I am aware of several examples of full-reserve banks having been established in nations where central banks pay interest. Norway’s central bank allowed the Safe Bank of Norway to open an account in 2013, and TNB (or The Narrow Bank) is going through the process in the United States. I wrote about both of these institutions here. These full-reserve banks will only service a narrow range of clientele and will provide minimal payments options. Nevertheless, watch them carefully. It will be interesting to see whether full-reserve banks finally have the firepower to pull customers away from their old nemeses, fractional-reserve banks.
 See Selgin and White (1996, p. 97): “Fractional reserve banking has never been compulsory. Depositors have always been free to insist on 100 percent reserves. They can do so even now, by hiring safety deposit boxes and stuffing them with cash. (Some do, but mainly to hide their wealth rather than to secure it against bank failure.) Few people have taken the 100 percent reserve options because — as Rothbard (1990, p. 47) forthrightly acknowledges — it means foregoing interest and paying warehousing fees instead. Most depositors would rather receive interest on their deposits, and consider it more than adequate compensation for the risk involved in fractional-reserve banking.”
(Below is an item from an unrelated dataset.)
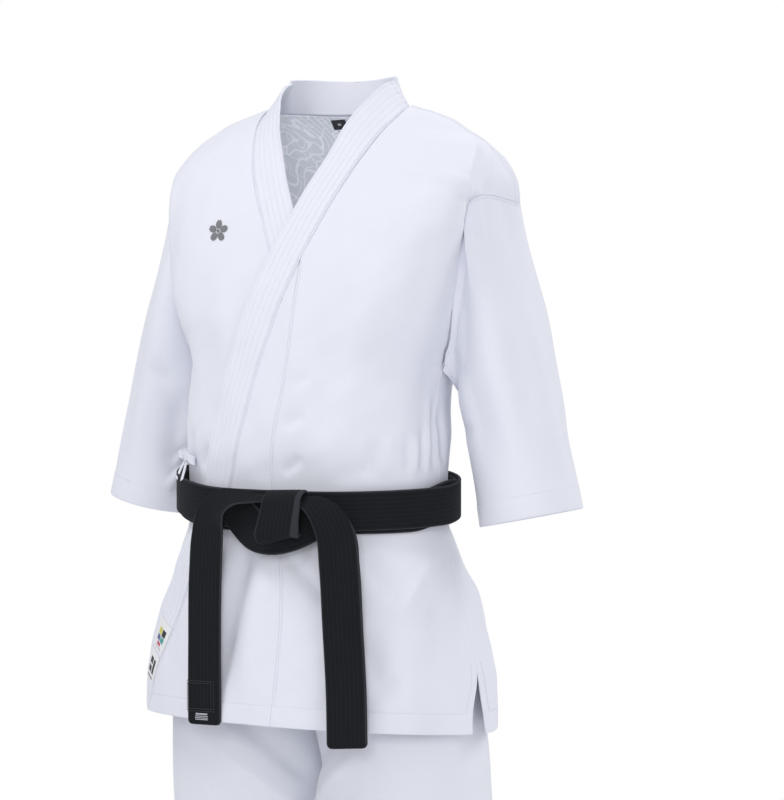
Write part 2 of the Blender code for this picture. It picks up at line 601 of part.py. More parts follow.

 Strictly speaking, PayPal doesn’t meet my definition of a full-reserve bank. Instead of holding central bank–issued zero-maturity instruments as reserves (i.e., Federal Reserve notes or deposits), PayPal holds private-bank-issued zero-maturity reserves (i.e., demand deposits). If it were allowed to bank directly at the Federal Reserve, rather than having to obtain Federal Reserve services via an intermediary, PayPal would be a true full-reserve bank.